O dispositivo constitucional que proíbe a cobrança de tributos sobre fatos geradores ocorridos antes do início da vigência da lei que os instituiu – exatamente o que faz a MP 1.184 –, é de clareza solar:
“Art. 150. Sem prejuízo de outras garantias asseguradas ao contribuinte, é vedado à União, aos Estados, ao Distrito Federal e aos Municípios:
III – cobrar tributos:
a) em relação a fatos geradores ocorridos antes do início da vigência da lei que os houver instituído ou aumentado;”
O governo federal não pode retroagir para tributar, nem mesmo sob o pálio de cobrir o déficit das contas públicas. Isso é claramente antijurídico!
Fatos geradores ocorridos antes da promulgação de uma lei não podem, por clara e expressa determinação constitucional, estar sujeitos às suas implicações. Apenas fatos ocorridos após a entrada em vigor da lei podem constituir fato gerador de uma obrigação tributária.
É inegável que o artigo 11 da MP impõe tributação sobre eventos passados, contrariando, afrontosamente, o princípio constitucional da irretroatividade tributária!
Os lucros acumulados até 31 de dezembro de 2023 constituem o produto de uma série de atos jurídicos realizados pelos fundos ao longo de sua existência, antes da norma em questão.
É juridicamente indiscutível que a tributação dos fundos fechados somente poderá ocorrer sobre rendimentos gerados após a entrada em vigor da MP, marcada para 1º de janeiro de 2024. Será tarefa do Poder Judiciário declarar a inconstitucionalidade da tributação dos lucros acumulados, isto é, anteriores, dos fundos.
Se a MP não for alterada, é inevitável que essa questão seja levada aos Tribunais.
Segundo entendimento consolidado do Supremo Tribunal Federal (STF) acerca do tema, é de se esperar que o Poder Judiciário garanta o direito dos fundos contra esse absurdo avanço estatal sobre o patrimônio dos cotistas:
“Quanto a incompatibilidade do § único do art. 74 da Medida Provisória nº 2.158-35/2001 com os princípios da irretroatividade e da anterioridade, insculpidos no art. 150, III, “a” e “b”, da Constituição Federal, tem razão a autora. (…) não pode a legislação posterior atingi-los sem ofensa ao princípio da anterioridade, que é expresso ao vedar a exigência de tributos “em relação a fatos geradores ocorridos antes do início da vigência da lei que os houver instituído ou aumentado” (art. 150, III, “a”, da CF/88).” (STF; ADI 2588; Relator(a): Ellen Gracie; Tribunal Pleno; Data da Decisão: 10/04/2013)

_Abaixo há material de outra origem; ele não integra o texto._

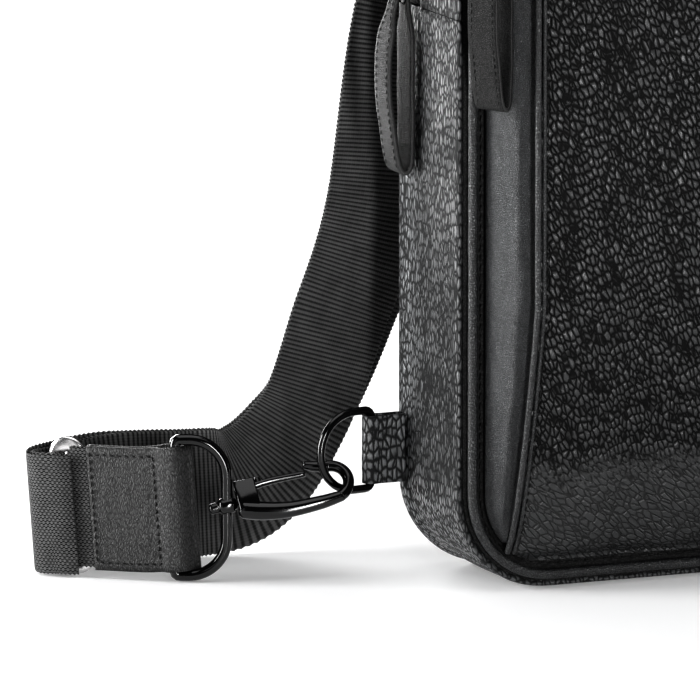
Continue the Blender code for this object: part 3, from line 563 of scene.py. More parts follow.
def woven(name, pitch, light, dark, depth=0.1 * MM, rough=0.8):
    """Plain weave in the piece's own coordinates, for tape, lining and mesh cloth."""
    look = Look(name, Specular_IOR_Level=0.3)
    where = look.add("ShaderNodeSeparateXYZ", {0: look.place((1 / pitch, 1 / pitch, 1 / pitch))})
    round_it = look.math("ADD", where.outputs[0], where.outputs[1])
    waves = [look.math("SINE", look.math("MULTIPLY", way, 2 * math.pi))
             for way in (round_it, where.outputs[2])]
    cross = look.math("MULTIPLY", waves[0], waves[1])
    fuzz = look.noise(look.place(), pitch * 0.5, 3.0)
    height = look.math("ADD", look.fit(cross, -1.2, 1.2), look.math("MULTIPLY", fuzz, 0.5))
    look.put("Normal", look.bump(height, depth))
    # Painted shade: the base colour follows the weave's relief and is darker where the threads dip.
    look.put("Base Color", look.blend(look.fit(height, 0.2, 1.3), grey(dark), grey(light)))
    look.put("Roughness", look.fit(fuzz, 0.3, 0.7, rough - 0.08, rough + 0.08))
    return look.material


def metal(name, colour, rough, metallic, wear=0.06, level=0.5):
    """Polished or lacquered metal with faint handling marks."""
    look = Look(name, Base_Color=colour, Metallic=metallic, Specular_IOR_Level=level)
    haze = look.noise(look.place(), 3 * MM, 4.0, 0.6)
    scratch = look.noise(look.place((1, 1, 9)), 0.6 * MM, 3.0, 0.7)
    marks = look.math("ADD", haze, look.math("MULTIPLY", scratch, 0.6))
    look.put("Roughness", look.fit(marks, 0.5, 1.1, rough, rough + wear))
    look.put("Normal", look.bump(scratch, 0.004 * MM, 0.5))
    return look.material


def foam(name):
    look = Look(name, Specular_IOR_Level=0.2)
    bubbles = look.cells(look.place(), 0.8 * MM, "F1")
    look.put("Base Color", look.blend(look.fit(bubbles, 0.1, 0.6), grey(0.24), grey(0.1)))
    look.put("Roughness", look.fit(bubbles, 0, 0.6, 0.85, 0.95))
    look.put("Normal", look.bump(bubbles, 0.2 * MM))
    return look.material


def fibre_board(name):
    look = Look(name, Specular_IOR_Level=0.3)
    fibres = look.noise(look.place((1, 8, 1)), 1.5 * MM, 5.0, 0.7)
    look.put("Base Color", look.blend(fibres, (0.08, 0.065, 0.05, 1), (0.16, 0.135, 0.11, 1)))
    look.put("Roughness", look.fit(fibres, 0.3, 0.7, 0.75, 0.9))
    look.put("Normal", look.bump(fibres, 0.1 * MM))
    return look.material


def thread(name, level):
    """Twisted sewing thread."""
    look = Look(name, Specular_IOR_Level=0.4)
    twist = look.noise(look.place(), 0.18 * MM, 2.0)
    look.put("Base Color", look.blend(twist, grey(level * 0.6), grey(level * 1.5)))
    look.put("Roughness", look.fit(twist, 0.3, 0.7, 0.5, 0.7))
    look.put("Normal", look.bump(twist, 0.05 * MM))
    return look.material


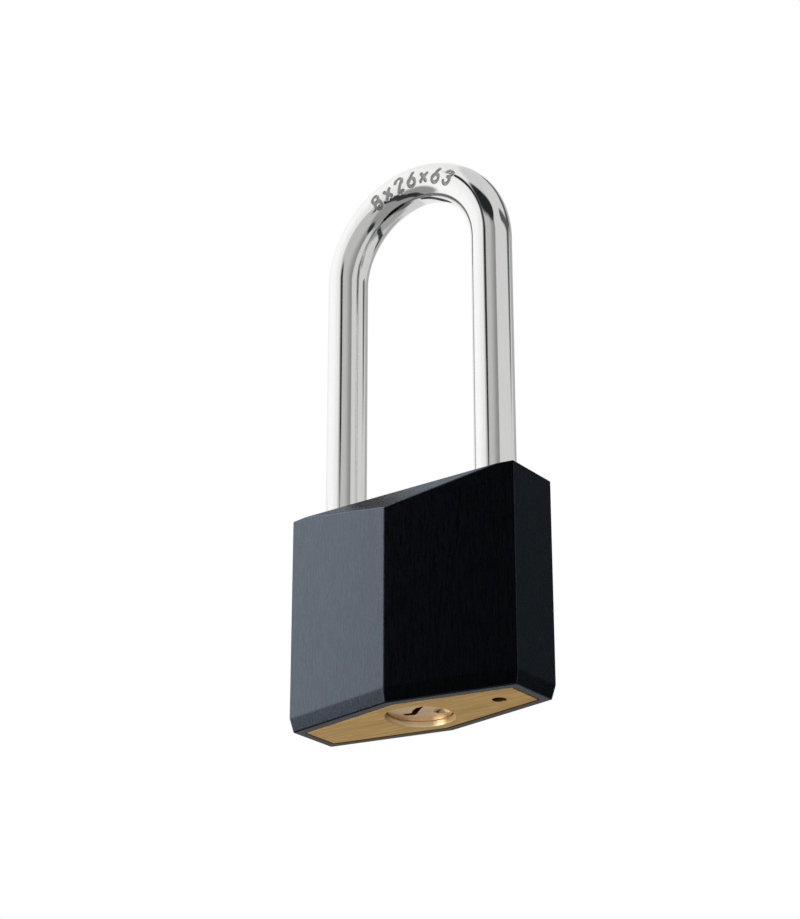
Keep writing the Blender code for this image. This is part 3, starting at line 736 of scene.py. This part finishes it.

“Vale dizer, o legislador não pode instituir contribuição em relação a fatos ocorridos antes da lei. O art. 150, III, “a”, repete a norma inscrita no artigo 5º, XXXVI, da mesma Constituição. (…) É que o lucro, apurado no dia 31 de dezembro, é o resultado de diversos negócios jurídicos realizados durante o exercício, 1º de janeiro a 31 de dezembro. A incidência é sobre esse lucro, que é o saldo positivo de entradas e de saídas, de fatos ocorridos durante o exercício. O artigo 8º, da Lei 7.689, de 15.12.88, estaria, pois, a incidir sobre fatos já ocorridos, dado que, não custa repetir, o lucro traduz, apenas, o resultado desses fatos. (…) Ora se a Lei 7.689, de 1988, somente teve eficácia a partir de março de 1989, não poderia incidir sobre fatos ocorridos em 1988. É o entendimento sufragado pelo Supremo Tribunal na citada Rep. 1.451, Relator o Ministro Moreira Alves.” (STF, RE 138284, Relator(a): Carlos Velloso; Tribunal Pleno; Data da Decisão: 01/07/1992)
O desenrolar dessa questão será decisivo para confirmar o respeito ao princípio da irretroatividade tributária. Nesse caso, não acreditamos em julgamento político. Estamos seguros de que o judiciário prestigiará o Direito nessa questão.